» **Objective**
Where a line holds "imported", copy it.
━━━━━━━━━━━━━━━━━━━━━━━━━━━━━━
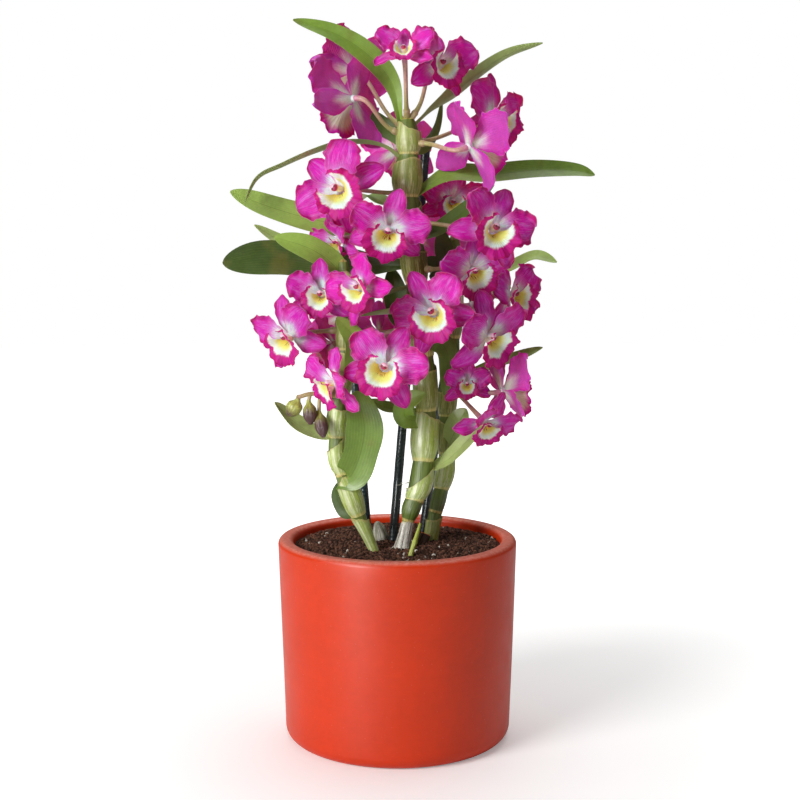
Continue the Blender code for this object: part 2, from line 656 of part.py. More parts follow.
def build_cane(cane):
    heights = cane.heights()
    bm = bmesh.new()
    add_tube(bm, [cane.at(h) for h in heights], [cane.radius(h) for h in heights], CANE_SIDES)
    base = make_object(cane.name, bm, GREEN)
    pieces = []
    for owner, points, half, face, fold in LEAVES:
        if owner != cane.name:
            continue
        bm = bmesh.new()
        add_blade(bm, leaf_rows(points, half, face, fold), BLADE)
        pieces.append(make_object(cane.name + "_leaf", bm, GREEN))
    for flower, row in FLOWERS.items():
        if row[0] != cane.name:
            continue
        foot, end, _ = stub_of(flower)
        bm = bmesh.new()
        add_tube(bm, [foot, end], [STUB_RADIUS * 1.3, STUB_RADIUS], STUB_SIDES)
        pieces.append(make_object(cane.name + "_stub", bm, GREEN))
    if BUD_STALK[0] == cane.name:
        foot, end, _ = bud_stub()
        bm = bmesh.new()
        add_tube(bm, [foot, end], [STUB_RADIUS * 1.3, STUB_RADIUS], STUB_SIDES)
        pieces.append(make_object(cane.name + "_stub", bm, GREEN))
    fused(base, pieces)
    stand_at(base, Matrix.Translation(cane.line[0]))
    rounded_smooth(base)
    return base


def build_pot():
    def arc(x, z, radius, first, last, steps):
        found = []
        for i in range(steps + 1):
            turn = math.radians(first + (last - first) * i / steps)
            found.append((x + radius * math.cos(turn), z + radius * math.sin(turn)))
        return found

    inner_rim = RIM_RADIUS - POT_WALL
    profile = [(0.0, 0.0)]
    profile += arc(FOOT_RADIUS - FOOT_ROUND, FOOT_ROUND, FOOT_ROUND, -90, 0, 3)
    profile += arc(RIM_RADIUS - LIP_ROUND, POT_HEIGHT - LIP_ROUND, LIP_ROUND, 0, 90, 2)
    profile += arc(inner_rim + LIP_ROUND, POT_HEIGHT - LIP_ROUND, LIP_ROUND, 90, 180, 2)
    profile += [(FOOT_RADIUS - POT_WALL, POT_FLOOR), (0.0, POT_FLOOR)]
    bm = bmesh.new()
    verts = [bm.verts.new((x, 0.0, z)) for x, z in profile]
    edges = [bm.edges.new(pair) for pair in zip(verts, verts[1:])]
    bmesh.ops.spin(bm, geom=verts + edges, cent=(0, 0, 0), axis=(0, 0, 1), angle=2 * math.pi,
                   steps=POT_SIDES, use_merge=True)
    bmesh.ops.remove_doubles(bm, verts=bm.verts, dist=0.00001)
    pot = make_object("pot", bm, CLAY)
    rounded_smooth(pot)
    return pot


def inner_radius(z):
    share = (z - POT_FLOOR) / (POT_HEIGHT - LIP_ROUND - POT_FLOOR)
    foot = FOOT_RADIUS - POT_WALL
    return foot + (RIM_RADIUS - POT_WALL - foot) * share


def soil_height(radius, turn):
    """The soil's surface: a low mound with soft lumps."""
    share = radius / inner_radius(SOIL_TOP)
    lumps = math.sin(3 * turn + 9 * share) + math.sin(5 * turn - 14 * share + 1.0)
    return SOIL_TOP + SOIL_MOUND * (1 - share**2) + SOIL_LUMP * lumps * min(share * 2, 1.0) / 2


def build_soil():
    bm = bmesh.new()
    outer = inner_radius(SOIL_TOP) * math.cos(math.pi / POT_SIDES) - SEAT_GAP
    lower = inner_radius(POT_FLOOR) * math.cos(math.pi / POT_SIDES) - SEAT_GAP
    centre = bm.verts.new((0, 0, soil_height(0.0, 0.0)))
    rings = []
    for k in range(1, SOIL_RINGS + 1):
        radius = outer * (k / SOIL_RINGS) ** 0.8
        ring = []
        for i in range(SOIL_SIDES):
            turn = 2 * math.pi * i / SOIL_SIDES
            height = soil_height(radius, turn)
            ring.append(bm.verts.new((radius * math.cos(turn), radius * math.sin(turn), height)))
        rings.append(ring)
    rings.append([bm.verts.new((lower * math.cos(2 * math.pi * i / SOIL_SIDES),
                                lower * math.sin(2 * math.pi * i / SOIL_SIDES),
                                POT_FLOOR + SEAT_GAP)) for i in range(SOIL_SIDES)])
    for i in range(SOIL_SIDES):
        n = (i + 1) % SOIL_SIDES
        bm.faces.new((centre, rings[0][i], rings[0][n]))
        for low, high in zip(rings, rings[1:]):
            bm.faces.new((low[i], high[i], high[n]))
            bm.faces.new((low[i], high[n], low[n]))
    bm.faces.new(rings[-1])
    soil = make_object("soil", bm, SOIL)
    cut(soil, [hole_cutter(*stem) for stem in standing_stems()])
    rounded_smooth(soil)
    return soil


def standing_stems():
    """Every stem that stands in the soil: its foot, a point above the soil, and its radius."""
    found = []
    for cane in CANES.values():
        found.append((cane.line[0], cane.at(132 * MM), cane.radius(118 * MM), CANE_SIDES))
    for ends in STAKES.values():
        low, high = (millimetres(p) for p in ends)
        found.append((low, low.lerp(high, 0.1), STAKE_RADIUS, STAKE_SIDES))
    for points, radii, _ in SHORT_STEMS.values():
        low, high = millimetres(points[0]), millimetres(points[1])
        found.append((low, high, max(radii[:3]) * MM, SHORT_SIDES))
    return found


def hole_cutter(foot, above, radius, sides):
    way = (above - foot).normalized()
    bm = bmesh.new()
    add_tube(bm, [foot - way * SEAT_GAP, above + way * 8 * MM], [radius + 0.9 * MM] * 2, sides)
    return make_object("hole", bm, SOIL)


def build_stake(name, ends):
    low, high = (millimetres(p) for p in ends)
    way = (high - low).normalized()
    bm = bmesh.new()
    line = [low, high - way * MM, high]
    add_tube(bm, line, [STAKE_RADIUS, STAKE_RADIUS, STAKE_RADIUS - 0.9 * MM], STAKE_SIDES)
    stake = make_object(name, bm, STAKE)
    stand_at(stake, Matrix.Translation(low))
    rounded_smooth(stake)
    return stake


def build_short_stem(name):
    points, radii, finish = SHORT_STEMS[name]
    bm = bmesh.new()
    add_tube(bm, [millimetres(p) for p in points], [r * MM for r in radii], SHORT_SIDES)
    stem = make_object(name, bm, finish)
    stand_at(stem, Matrix.Translation(millimetres(points[0])))
    rounded_smooth(stem)
    return stem


def bud_stub():
    """Where the bud stalk meets its cane: the foot and end of the stub, and its direction."""
    cane, height, points = BUD_STALK
    foot = CANES[cane].at(height * MM)
    way = (millimetres(points[0]) - foot).normalized()
    return foot, foot + way * (CANES[cane].radius(height * MM) + STUB_REACH), way


def build_buds():
    _, end, way = bud_stub()
    line = [end + way * SEAT_GAP] + [millimetres(p) for p in BUD_STALK[2][1:]]
    bm = bmesh.new()
    add_tube(bm, line, [PEDICEL_RADIUS * 1.2] * len(line), SHORT_SIDES)
    stalk = make_object("bud_spray", bm, BUD)
    pieces = []
    joints = [line[2], line[1], line[0].lerp(line[1], 0.5)]
    for (centre, way, length, radius), joint in zip(BUDS, joints):
        middle, way = millimetres(centre), Vector(way).normalized() * length * MM
        shares = ((-0.5, 0.35), (-0.2, 0.95), (0.15, 1.0), (0.42, 0.55), (0.5, 0.2))
        bm = bmesh.new()
        add_tube(bm, [joint] + [middle + way * along for along, _ in shares],
                 [PEDICEL_RADIUS] + [radius * MM * wide for _, wide in shares], SHORT_SIDES)
        pieces.append(make_object("bud", bm, BUD))
    fused(stalk, pieces)
    stand_at(stalk, Matrix.Translation(line[0]))
    rounded_smooth(stalk)
    return stalk


build_pot()
build_soil()
build_buds()
for short_name in SHORT_STEMS:
    build_short_stem(short_name)
for stake_name, stake_ends in STAKES.items():
    build_stake(stake_name, stake_ends)
for one_cane in CANES.values():
    build_cane(one_cane)
for flower_name in FLOWERS:
    build_flower(flower_name)
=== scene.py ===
# Noble-type dendrobium orchid in a plain coral pot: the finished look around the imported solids.
# Shapes are worked out in millimetres and become metres as each piece is finished; materials and
# geometry trees count in metres.
import math
import random

import bpy
import bmesh
import numpy as np
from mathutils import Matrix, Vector


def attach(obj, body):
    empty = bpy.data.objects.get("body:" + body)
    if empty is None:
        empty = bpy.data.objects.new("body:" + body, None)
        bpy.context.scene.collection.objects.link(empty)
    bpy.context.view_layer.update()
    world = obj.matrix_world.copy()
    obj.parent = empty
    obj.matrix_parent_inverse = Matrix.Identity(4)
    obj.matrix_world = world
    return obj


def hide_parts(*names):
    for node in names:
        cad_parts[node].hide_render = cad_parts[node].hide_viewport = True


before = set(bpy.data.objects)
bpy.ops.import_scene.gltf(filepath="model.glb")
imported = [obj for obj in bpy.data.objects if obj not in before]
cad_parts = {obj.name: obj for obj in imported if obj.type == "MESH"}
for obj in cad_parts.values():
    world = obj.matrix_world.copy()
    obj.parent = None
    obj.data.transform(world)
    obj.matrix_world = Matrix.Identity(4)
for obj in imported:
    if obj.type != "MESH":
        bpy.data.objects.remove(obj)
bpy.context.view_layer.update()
print("frame loaded:", len(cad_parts), "solids")

bpy.context.scene.view_settings.view_transform = "Standard"  # colours as they are mixed


# Gathering points into finished pieces.

def tint(red, green, blue):
    # a colour as read on screen, 0 to 255, in the linear numbers that shaders use
    shares = [c / 255 for c in (red, green, blue)]
    return tuple(s / 12.92 if s < 0.04 else ((s + 0.055) / 1.055) ** 2.4 for s in shares) + (1.0,)


class Shape:
    # points, faces, and four numbers painted on each point for the materials to read
    paints = ("along", "across", "side", "tone")

    def __init__(self):
        self.points = []
        self.faces = []
        self.finish = []
        self.paint = {name: [] for name in self.paints}

    def add(self, points, **painted):
        first = len(self.points)
        flat = np.reshape(points, (-1, 3))
        self.points += flat.tolist()
        for name in self.paints:
            values = np.broadcast_to(painted.get(name, 0.0), np.shape(points)[:-1])
            self.paint[name] += np.reshape(values, -1).tolist()
        return first + np.arange(len(flat)).reshape(np.shape(points)[:-1])

    def quads(self, a, b, c, d, finish=0):
        made = np.stack([np.ravel(k) for k in (a, b, c, d)], axis=1).tolist()
        self.faces += made
        self.finish += [finish] * len(made)

    def cap(self, ring, finish=0):
        self.faces.append([int(k) for k in ring])
        self.finish.append(finish)

    def wrap(self, rings, finish=0, capped=True):
        # a skin from ring to ring, with its two ends closed
        after = np.roll(rings, -1, axis=1)
        self.quads(rings[:-1], after[:-1], after[1:], rings[1:], finish)
        if capped:
            self.cap(rings[0], finish)
            self.cap(rings[-1], finish)

    def mesh(self, name, finishes=(), sharp=50):
        mesh = bpy.data.meshes.new(name)
        mesh.from_pydata((np.array(self.points) / 1000).tolist(), [], self.faces)
        for finish in finishes:
            mesh.materials.append(finish)
        mesh.polygons.foreach_set("material_index", self.finish)
        for label, values in self.paint.items():
            mesh.attributes.new(label, "FLOAT", "POINT").data.foreach_set("value", values)
        shell = bmesh.new()
        shell.from_mesh(mesh)
        bmesh.ops.recalc_face_normals(shell, faces=shell.faces)
        shell.to_mesh(mesh)
        shell.free()
        mesh.shade_smooth()
        mesh.set_sharp_from_angle(angle=math.radians(sharp))
        return mesh

    def made(self, name, finishes, sharp=50):
        return placed(name, self.mesh(name, finishes, sharp))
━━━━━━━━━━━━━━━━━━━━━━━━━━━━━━
» **Task answer**
# Noble-type dendrobium orchid in a plain coral pot: the finished look around the imported solids.
imported = [obj for obj in bpy.data.objects if obj not in before]
cad_parts = {obj.name: obj for obj in imported if obj.type == "MESH"}
for obj in imported:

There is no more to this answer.